If your projectile cannot maneuver then it is regulated to distances where the enemy does not have time to react.
Missiles will intrinsically always have a larger range in space.

If my goal was to immediately change its orbit you're right. But with that comes the caveats of being unable to launch multiple simultaneously and being unable to delay a launch, i.e having it float alongside you for a period of time.
It doesn't necessarily, but if your munition happens to be near the periapsis of its elliptical orbit when a target arrives, or not even 100% the periapsis, there's many more inconvenient places they could come in if you're elliptical, it would cost multiple times more delta-v and take longer to intercept.
You were talking about guided mines essentially, that sit in orbit for long periods of time.

Not exactly ideal, but these are quasi-realistic.

Attached: 1458376857125-0.jpg (1403x992 1.03 MB, 874.57K)

With hemispherical back. Such back alone reduces RCS of cone by a factor of x100

What about mech? Limb movement allows free spining and direction facing without burning fuel.


So Star Destroyer?

Attached: ambac.jpg (970x640, 225.96K)

Anything other than this is incorrect.

Attached: n1.jpg (2200x1236, 318.69K)

I swear I keep seeing this image over and over. Limbs are shit compared to gyros, and there is no need to make an over-complicated design as with a mech.

You can get the same effect of spinning limbs with flywheels. Except the flywheel is more compact, easier to build and maintain, can house batteries or other components, and it isn't a stupid fucking mech leg. Mechs have never and will never make any kind of sense in any environment. Everything they can do can be done better and cheaper by something else that already exists.

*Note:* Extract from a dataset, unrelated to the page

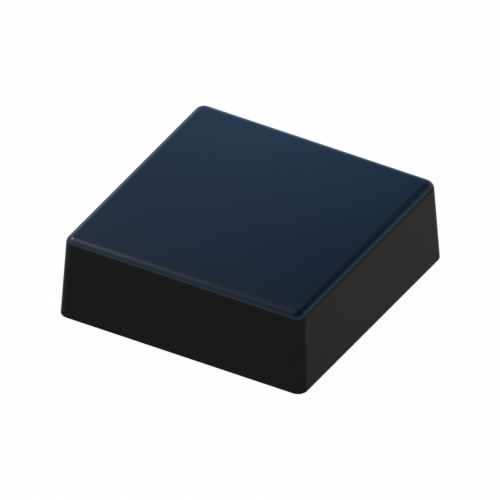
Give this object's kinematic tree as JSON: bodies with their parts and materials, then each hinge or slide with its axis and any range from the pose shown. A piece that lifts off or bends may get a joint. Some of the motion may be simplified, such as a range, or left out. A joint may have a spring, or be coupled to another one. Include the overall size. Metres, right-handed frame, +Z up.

Yeah, that basic shape is right. The internal layout is all wrong and the weapons are a joke, but it's for pew-pew space opera, not hard SF.

The engine placement of the N1 makes them unstable and needlessly expose the pilot to exhaust hazards.

You would want manned fighters because completely unmanned weapons is a bad idea. It fucks up and everyone dies including you. If the enemy can hack it you're in an even worse state.

It's super easy to threaten enemies in space. They have no way to get into cover. If you have any way to target them they're pretty much fucked. Space ships are not going to be small fighters, they're going to be colony ships of sorts. They will be equipped with rail guns because it's super effective to throw small objects at hyper speeds in order to cause nuclear weapon tier destruction. Especially when you can pick up an asteroid and it requires minimum processing to launch out the guns.


Limbs are incredibly useful things to have. In space where weight isn't an issue limbs may end up being the optimal option for weaponry.

The gun launcher is a self contained concept, you can take the weapon and push it away from the ship, it will work just as well. That's why thinking of it as a missile or a shell is silly, it's so many different things.

Nah it's just a fact that it takes days to change an orbit, anywhere from an hour to a day in the Earth-Moon system. Then, once the orbit is changed, it doesn't mean the enemys orbit is at the same angle, so you have to wait in that orbit until you can spot the enemy, after which another boost is required to catch him.
2km/s will change a lot of orbits, the extra ion boost is needed to actually turn to attack an enemy while both the weapon and the enemy are in the same orbit, or to escape and kill an enemy on approach to the planet.

It's the same faggot who reposts it in every space thread.

And just how the fuck do you power the limb movement? Do you think its just magic like in your fucking korean cartoons?

What material is the railgun going to be made out of? Magic metal?

Space combat isn't in visual range, you can't point at a guy and want him gone.
The very nature of space instead means you have to rely on munitions that are so incredibly smart, they're comparable to a manned fighter.

It's less "shoot that guy in front of us!" and more "find where that guy is and kill him tomorrow!"

Neither does an asshole mooning me from across the valley, but if he's 800m away and all I have is a shitty 5.56 with 3MOA accuracy…. he's got plenty of cover. Space is all about range and range presents its own difficulties especially when your bullets have to travel for hours at "point blank" range.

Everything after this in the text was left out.